The Expository Files.


The Process & The Fruit

"Blessed are those who mourn, for they will be comforted."

Matthew 5:4



There is a typical mis-interpretation of this text that is unfortunate. Someone will read this beatitude and conclude this "mourning" is about anybody who is sad. Regardless of one's attitude toward God or one's response to the gospel of Christ - that is, apart from any spiritual/moral considerations - it is believed if you are sad about something, you become a recipient of this blessing. {Note: there is a tendency in some religious/theological circles to materialize and socialize the "beatitudes," making them social maxims instead of kingdom principles. Thus, some will read about the "poor" instead of the "poor in spirit," and turn the teaching of Christ into a "special blessing" for people with a certain economic status. Likewise, "mourn" is made to mean a general sadness about anything. The "beatitudes" have to do with spiritual condition. They are not tenets of a "social gospel."}


The "mourning" of the Lord's teaching here is not sadness in general; this is about a specific kind of sadness.

> A fornicator may be sad, because his opportunity for immorality is limited; he has no comfort from God.

> A thief may mourn because he was caught, convicted and must be placed in captivity. He doesn't become an automatic recipient of this blessing.

> There is a "sorrow of this world that worketh death," (see 2 Cor. 7:10).

Yes, the mourning of this passage is not sadness in general; rather, it points to personal grief over sin that occurs in repentance. One command Jesus emphasized repeatedly was REPENTANCE. One chapter earlier (Matt. 4:17), the writer says that "...Jesus began to preach and to say, 'Repent, for the kingdom of heaven is at hand'." During His earthly ministry, Jesus often approached the Jews (who were guilty of unbelief and submitting to human tradition), and He told them of their need to change; to repent; to cease their sinful ways, and turn to God.

In the process of repentance, there is a place for personal grief over sin. No man can truly repent unless he is really sorry for his sins, and ashamed that he or she has offended God.
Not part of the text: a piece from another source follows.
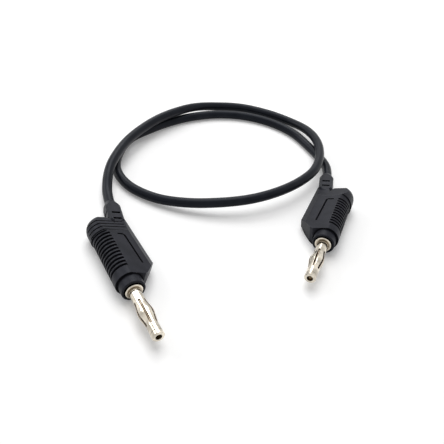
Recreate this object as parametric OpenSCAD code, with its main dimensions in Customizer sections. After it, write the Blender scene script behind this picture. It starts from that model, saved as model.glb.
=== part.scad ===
// Stackable 4 mm test lead: two moulded plugs joined by one insulated cord, laid in a loop and a half.
// X runs across the two plugs, Y from the pins to the back of the loop and Z up from the surface below.
// The origin lies on that surface, under the middle of the two plugs.
// Each plug is drawn round its own pin axis: its X points to the pin tip and is zero at the front of
// the metal flange, its Y points to the wing that the cord leaves by, and its Z is square to both.

/* [Pin] */
// Length of the pin from the flange to its tip
pin_len = 19; // [18:0.5:22]
// Radius of the core that the spring cage turns on
core_r = 1.6; // [1.45:0.05:1.65]
// Radius of the flared ring that keeps the cage on the core
tip_r = 1.98; // [1.92:0.01:1.99]
// Length of the flared ring
tip_len = 1.5; // [1:0.1:2]
// Radius of the hole drilled in the tip
tip_hole_r = 1.05; // [0.8:0.05:1.2]
// Depth of the hole drilled in the tip
tip_hole_depth = 3; // [1:0.5:6]
// Radius of the shoulder behind the cage
shoulder_r = 2.05; // [1.95:0.05:2.4]
// Length of the shoulder behind the cage
shoulder_len = 0.9; // [0.5:0.1:1.5]
// Radius of the flange that closes the front of the housing
flange_r = 2.87; // [2.7:0.01:3]
// Thickness of the flange
flange_t = 1.4; // [1:0.1:2]

/* [Spring cage] */
// Number of spring leaves
leaf_count = 6; // [4:1:8]
// Radius of the cage over its leaves at the middle
bulge_r = 2.55; // [2.45:0.05:2.8]
// Thickness of the spring sheet
sheet_t = 0.3; // [0.2:0.05:0.35]
// Width of the slit between two leaves
slit_w = 0.6; // [0.3:0.05:0.8]
// Length of the plain collar at the flange end of the cage
rear_collar = 3.9; // [3:0.1:4.5]
// Length of the plain collar at the tip end of the cage
front_collar = 3.2; // [2.4:0.1:4]
// Gap all round between the core and the cage
cage_fit = 0.05; // [0.02:0.01:0.1]
// Free play at each end of the cage
cage_play = 0.1; // [0.05:0.05:0.2]

/* [Socket] */
// Radius of the stem that the housing is moulded round
stem_r = 2.8; // [2.6:0.05:3]
// Radius of the rear socket's bore
socket_r = 2.02; // [2:0.01:2.1]
// Depth of the rear socket's bore
socket_depth = 20; // [14:0.5:21]
// Distance from the flange to the socket's mouth
socket_mouth = 33; // [32:0.25:34]
// Radius of the guard hole in the housing behind the socket
guard_r = 2.35; // [2.2:0.05:2.6]
// Number of retaining grooves round the stem
stem_grooves = 2; // [1:1:3]
// Depth of each retaining groove
stem_groove_d = 0.4; // [0.2:0.05:0.6]

/* [Housing] */
// Distance from the pin axis to each broad face, square to the face
face_half = 4.4; // [4.3:0.05:4.5]
// Radius of the round side of the barrel that the pin runs through
barrel_r = 4.7; // [4.6:0.05:4.85]
// Slope of each broad face from the barrel down to the wing
face_slope = 11; // [9:0.5:12]
// Distance from the pin axis to the outer wall of the wing, at its front corner
wing_w = 10.5; // [10.3:0.05:11.5]
// Lean of the wing's outer wall toward the pin axis at its rear
wing_taper = 2; // [0:0.25:2.5]
// Distance from the pin axis to the edge where each face ends
face_w = 8.2; // [7.8:0.05:8.8]
// Half height of the wing's outer wall
wall_half = 1.35; // [1:0.05:1.8]
// Distance from the flange to the front of the barrel
barrel_front = 4.2; // [4:0.1:4.8]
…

This sorrow over sin, this mourning (as part of full repentance) returns comfort to the mourner from God! "Blessed are those who mourn, for they will be comforted."

One of the great functions of gospel preaching is to open the eyes of men and women who have sinned; to so testify of Christ and so present God's truth about the human condition, that people begin to mourn over their lost condition. When that mourning becomes part of the larger process of repentance, obedience and
conversion to Christ, the mourner is comforted. Illustrations can help us ...
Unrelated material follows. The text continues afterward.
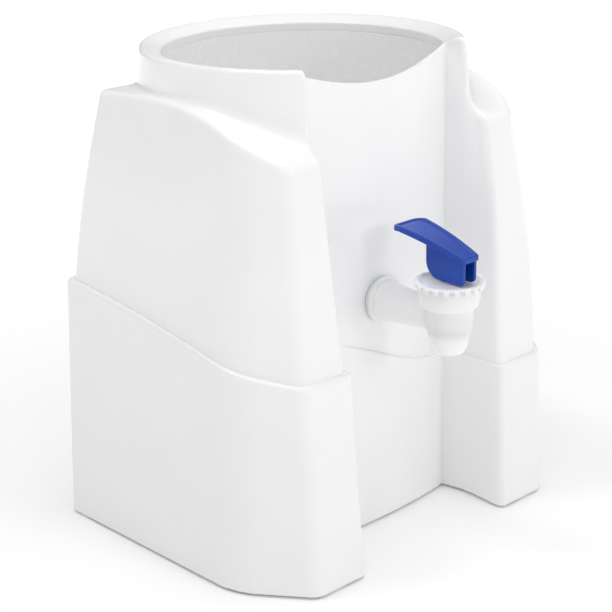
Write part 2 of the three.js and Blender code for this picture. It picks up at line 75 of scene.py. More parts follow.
# ---------- dimensions of the housing, in millimetres ----------
WALL = 3.0
DRUM_R = 108.2
DRUM_FLARE_Z = 294.0
MOUTH_R = 101.0
WELL_R = 91.5
FUNNEL_SLOPE = 0.55
LIP_UNDERSIDE_Z = 309.0
SIDE_X = 141.4
FRONT_Y = 120.6
BACK_Y = 96.0
CHAMFER_REACH = 159.2
HOUSING_FOOT_Z = 88.0
SHELF_Z = 80.0
SKIRT_FOOT_Z = 1.5
SKIRT_PROUD = 1.8
PANEL_Y = 69.4
PANEL_BOW = 400.0
CHEEK_X = 72.0
CHEEK_Y = 78.5
BAY_PROUD = 1.9
TAP_HOLE_R = 9.1
BOSS_R = 7.0
BOSS_TOP_Z = 118.0
SCREW_HOLE_R = 2.1
SCREW_HOLE_TOP_Z = 106.0
FOOT_SOCKET_R = 9.3

# The skirt's material reaches this far into the housing's wall, so that no gap shows at the step.
SKIRT_OVERLAP = 0.7
# The skirt's shelf and tabs stop this far below the housing's foot.
SHELF_GAP = 0.35

# The sloping step: its height at the left, its fall across the front and its rise to the rear.
LEDGE_LEFT_Z = 138.0
LEDGE_DROP = 35.0
LEDGE_FROM_X, LEDGE_TO_X = -58.5, 60.5
LEDGE_REAR_RISE = 31.0
LEDGE_FRONT_Y, LEDGE_BACK_Y = -115.0, 90.0

# The tub's lip stands a little higher than in the CAD, so that it meets the housing's lip.
TUB_TOP_Z = 309.2
TUB_FLOOR_Z = 140.0
TUB_FLOOR_R = 85.0
TUB_TOP_R = 93.9
TUB_WALL = 2.4
TUB_FLOOR = 3.0
TUB_FLANGE_R = 100.8

# ---------- dimensions of the tap and lever ----------
NOZZLE_TIP_Z = 137.3
SEAT_Z = 151.0
SHOULDER_Z = 168.0
BOWL_TOP_Z = 181.0
CHAMBER_R = 12.6
PIPE_NECK_R = 10.0
PIPE_ROOT_R = 12.8
PIPE_ROOT_Y = -78.2
THREAD_PITCH = 2.2
GRIPS = 20
NUT_FACE_Y = -60.6
PIN_HOLE_R = 1.75
CHEEK_OUT = 6.45
CHEEK_IN = 3.95
SLOT_ROOF_Z = 199.0
HEEL_Y = -114.2
CHEEK_FRONT_Y = -145.2
CHEEK_FOOT_Z = 185.15

FINE = 1.0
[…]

Isaiah mourned over his sin, and was blessed. "Woe to me!" I cried. "I am ruined! For I am a man of unclean lips, and I live among a people of unclean lips, and my eyes have seen the King, the LORD Almighty." (Isaiah 6:5, NIV).

Saul of Tarsus mourned and was blessed. "...but I am unspiritual, sold as a slave to sin ... What a wretched man I am! Who will rescue me from this body of death? Thanks be to God--through Jesus Christ our Lord! Therefore, there is now no condemnation for those who are in Christ Jesus..." (Romans 7:14, 24, 8:1, NIV).
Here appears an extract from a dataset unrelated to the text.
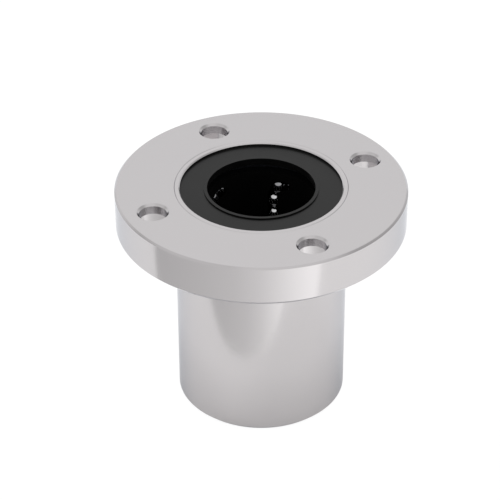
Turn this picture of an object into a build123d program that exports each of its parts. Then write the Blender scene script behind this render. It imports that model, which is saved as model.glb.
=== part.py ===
from build123d import *
from math import acos, asin, cos, degrees, hypot, radians, sin, tan
import os

# Flanged linear ball bearing for a 20 mm shaft, standard European series.
# It stands on the end of its sleeve: +Z runs along the shaft, up to the flange's outer face.
# Lengths are in millimetres and angles in degrees, counted anticlockwise seen from above.

# Sleeve, the hardened steel tube that holds everything
shaft_diameter = 20.0
sleeve_diameter = 32.0
bearing_length = 45.0
sleeve_end_chamfer = 0.85
sleeve_mouth_wall = 1.0
sleeve_end_mouth_chamfer = 0.05
flange_end_mouth_chamfer = 0.22
undercut_width = 1.0
undercut_depth = 0.3

# Flange, a steel ring pressed on the sleeve's upper end, above the undercut
flange_diameter = 54.0
flange_thickness = 8.0
flange_front_chamfer = 0.35
flange_back_chamfer = 0.8
flange_joint_chamfer = 0.08

# Four screw holes through the flange, counterbored from the sleeve's side
bolt_circle_diameter = 43.0
bolt_hole_count = 4
bolt_first_angle = 45.0
bolt_hole_diameter = 5.05
bolt_hole_chamfer = 0.42
bolt_head_diameter = 9.5
bolt_head_depth = 6.0
bolt_head_chamfer = 0.25

# Balls, in closed circuits that run down one row and back up the other
ball_diameter = 3.175
ball_play = 0.01
circuit_count = 5
first_load_row_angle = 25.5
return_row_lift = 1.0
row_ball_gap = 0.025
row_gap_ahead = 1.15
row_gap_behind = 0.45
balls_per_turn = 2
turn_ball_gap = 0.1

# Raceways ground inside the sleeve
land_width = 4.2
land_ramp = 0.5
relief_clearance = 0.12

# Retainer, the moulded cage that guides the balls
retainer_shaft_gap = 0.35
retainer_land_gap = 0.175
retainer_end_play = 0.05
retainer_end_wall = 0.8
retainer_end_chamfer = 0.4
track_clearance = 0.06

# Retaining rings, one under each seal
ring_thickness = 1.0
ring_width = 2.85
ring_groove_depth = 0.2
ring_gap_angle = 36.0

# Wiping seals
seal_recess = 0.6
seal_thickness = 2.0
seal_lip_width = 0.6
seal_lip_height = 0.25
seal_web_width = 2.2
seal_web_thickness = 1.1

# Cutters reach this far past the faces that they cut through
overcut = 1.0

# Places that follow from the sizes above
ball_radius = ball_diameter / 2
shaft_radius = shaft_diameter / 2
mid_height = bearing_length / 2
land_radius = shaft_radius + ball_diameter + ball_play
load_row_radius = (shaft_radius + land_radius) / 2
return_row_radius = load_row_radius + return_row_lift
relief_radius = return_row_radius + ball_radius + relief_clearance
mouth_radius = sleeve_diameter / 2 - sleeve_mouth_wall
mouth_depth = seal_recess + seal_thickness + ring_thickness
groove_radius = mouth_radius + ring_groove_depth
retainer_length = bearing_length - 2 * (mouth_depth + retainer_end_play)
track_radius = ball_radius + track_clearance


def halved(low, high, is_low):
    """The value between low and high where is_low stops being true."""
    for _ in range(40):
        middle = (low + high) / 2
        low, high = (middle, high) if is_low(middle) else (low, middle)
    return low


def turn_angles(radius):
    """Angles of the balls in a half turn of that radius, each one ball pitch from the one before."""
    pitch = ball_diameter + turn_ball_gap

    def too_near(angle):
        across = radius * (1 - cos(radians(angle)))
        along = radius * sin(radians(angle)) + row_gap_ahead
        return hypot(across, along) < pitch

    first = halved(0, 90, too_near)
    step = 2 * degrees(asin(pitch / 2 / radius))
    return [first + step * number for number in range(balls_per_turn)]


def turn_is_tight(radius):
    """Whether the last ball of the turn comes too near the first ball of the return row."""
    last = radians(turn_angles(radius)[-1])
    across = radius * (1 + cos(last))
    along = radius * sin(last) + row_gap_behind
    return hypot(across, along) < ball_diameter + turn_ball_gap


# The half turns are as wide as their balls need, and the rows as long as the retainer lets them be
turn_radius = halved(0.6 * ball_diameter, balls_per_turn * ball_diameter, turn_is_tight)
row_pitch = ball_diameter + row_ball_gap
row_room = retainer_length - 2 * (retainer_end_wall + track_radius + turn_radius)
balls_per_row = 1 + int((row_room - row_gap_ahead - row_gap_behind) / row_pitch)
half_straight = ((balls_per_row - 1) * row_pitch + row_gap_ahead + row_gap_behind) / 2


def turned(points):
    """A solid of revolution about the shaft axis from (radius, height) points."""
    return revolve(Plane.XZ * Polygon(points, align=None), Axis.Z, 360)


def mirrored_end(solid):
    """The same piece at the other end of the bearing."""
    return mirror(solid, Plane.XY.offset(mid_height))


def at_circuit(index):
    """Where circuit number index has its loaded row."""
    return Rot(0, 0, first_load_row_angle + index * 360 / circuit_count)


def circuit_place():
    """The flat loop of one circuit: x runs from the loaded row to the return row, y along the shaft."""
    load_point = Vector(load_row_radius, 0, mid_height)
    spread = load_row_radius ** 2 + return_row_radius ** 2 - (2 * turn_radius) ** 2
    angle = -acos(spread / (2 * load_row_radius * return_row_radius))
    return_point = Vector(return_row_radius * cos(angle), return_row_radius * sin(angle), mid_height)
    across = return_point - load_point
    middle = (load_point + return_point) * 0.5
    outward = across.cross(Vector(0, 0, 1))
    return Plane(origin=middle, x_dir=across, z_dir=outward).location


loop_place = circuit_place()


def make_hole_cutter(bottom, top):
    """What one screw hole takes away: the counterbore, the hole and its chamfered mouth."""
    head = bolt_head_diameter / 2
    wall = bolt_hole_diameter / 2
    return turned([
        (0, bottom - overcut),
        (head + bolt_head_chamfer + overcut, bottom - overcut),
        (head, bottom + bolt_head_chamfer),
        (head, bottom + bolt_head_depth),
        (wall, bottom + bolt_head_depth),
        (wall, top - bolt_hole_chamfer),
        (wall + bolt_hole_chamfer + overcut, top + overcut),
        (0, top + overcut),
    ])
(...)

David was convicted, he mourned and was blessed when he repented. "When I kept silent, my bones wasted away through my groaning all day long. For day and night your hand was heavy upon me; my strength was sapped as in the heat of summer. Selah" Then I acknowledged my sin to you and did not cover up my iniquity. I said, "I will confess my transgressions to the LORD" -- and you forgave the guilt of my sin. ... Blessed is he whose transgressions are forgiven, whose sins are covered. Blessed is the man whose sin the LORD does not count against him and in whose spirit is no deceit." (Psalms 32:3-5, 1,2, NIV). Note: David's mourning, promoted by his own conscience as touched by Nathan, led to a discerning of his sin, and subsequent penitent confession. This was the process, and the fruit was deliverance from God. David's specific mourning drew repentance from his heart and deliverance from God.

Here are three people. They came to recognize their sin. They were overwhelmed with shame and they mourned over their participation in sin ... their personal participation in sin. As this shame and godly sorrow produced repentance, they were comforted by God. "Blessed are those who mourn, for they will be comforted."

When we allow the Word of God to evaluate us, from the inside out; when we let the Word tell us what we've done, and where we stand with God, that may prompt in us the shame and sorrow that leads to repentance. We need to let that process bear its intended fruit! We need to cease our involvement in any sin, come before God in full repentance, make whatever amends we need to make with those we've sinned against, and then start doing what's right. Only as we go through this process of humility and conversion, can we be blessed and comforted by God. Sin is our problem ...

"In the past God overlooked such ignorance, but now he commands all people everywhere to repent. For he has set a day when he will judge the world with justice by the man he has appointed. He has given proof of this to all men by raising him from the dead." (Acts 17:30,31, NIV).